If you happen to be one of those folks who think college – or high school! – students should have influence over how they are taught, consider this lesson from Freddie deBoer on Persuasion concerning the firing of Professor Maitland Jones of NYU:
Whatever the case, I want to suggest that the students who launched the petition were denying themselves a central element of education: figuring out what you’re not good at. Failing. Trying to learn, and failing to do so. This is an element of education as vital as learning what you’re good at, the act of self-discovery of one’s own lack of ability. All of us have limits, natural limits on what we can learn and do in academic fields. Some exceedingly rare individuals appear to be brilliant at everything, but for the rest of us, there’s a whole suite of topics and skills that we will never perform with any facility. And if colleges insist on reducing rigor to the point that learning those limits becomes impossible, something will have been lost.
In my own time as a graduate student in the humanities and as an administrator in the City University of New York, I was dismayed by the ongoing assault on rigor, with arguments against homework, against grading, and against taking attendance. Many in academia default to any position that seems pro-student, due to a desire to be “the cool professor” or through tendentious political definitions of the purpose of higher education. But such people tend to define “pro-student” as meaning whatever students want, when of course part of the point of being an educator is to do what’s best for students that they may not want to do themselves. I believe that rigor is essential to providing students with value for their tuition dollars, as I personally have been brought closer to the level of my potential thanks to professors who made serious demands of me. I have also learned the limits of that potential thanks to those teachers, who helped me to understand what I was and was not good at.
The one point that deBoer should have made, but didn’t, is that by making courses too easy, we run the risk of incompetency leaking into safety-critical fields, fatal accidents occurring – and then, who do you blame? The professor was fired, you can’t blame him. At one time, the pedagogical approach was … a graduate instructor friend of mine in the electrical engineering department explained the idea simply. If early engineering classes were easy, and most students passed them, then some of those students would inevitably run up against their academic limits later in their academic careers, at which point starting over with a new major would be harder and more expensive. [deBoer]

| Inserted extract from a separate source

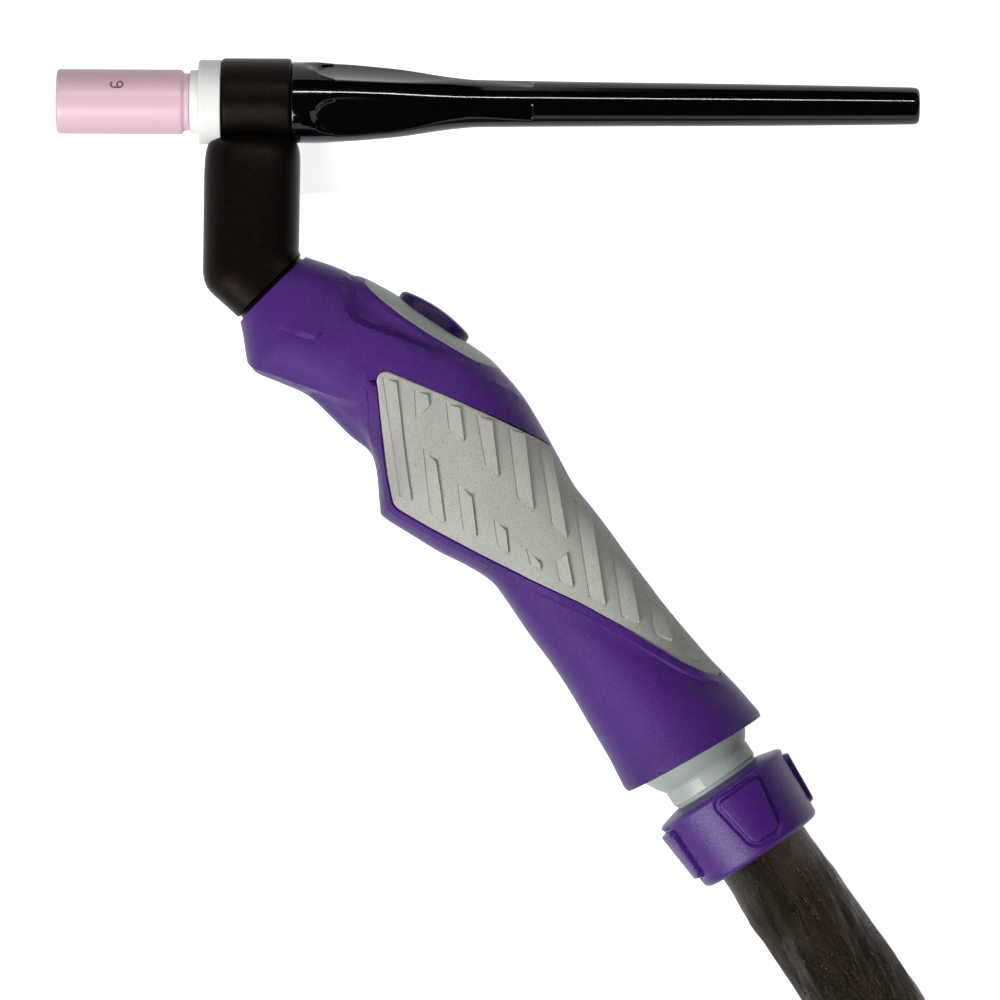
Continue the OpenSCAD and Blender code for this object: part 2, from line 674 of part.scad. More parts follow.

At one time, it was the responsibility of the educational institutions to ensure, as best one can, that only competent graduates get out the door. But if the administrators are now giving the students access to the controls, then who’s responsible?
These self-centered students. For every fatal accident caused by an incompetent graduate hailing their institution.
Those petition writers, those petition signers, have taken on responsibilities for which they lack all competency. The administrators, to be honest, bear some responsibility as well. They should know better. Indeed, deBoer’s friend’s recitation should be part of the curriculum for the would-be administrator.
And this is why you don’t let the students run the joint.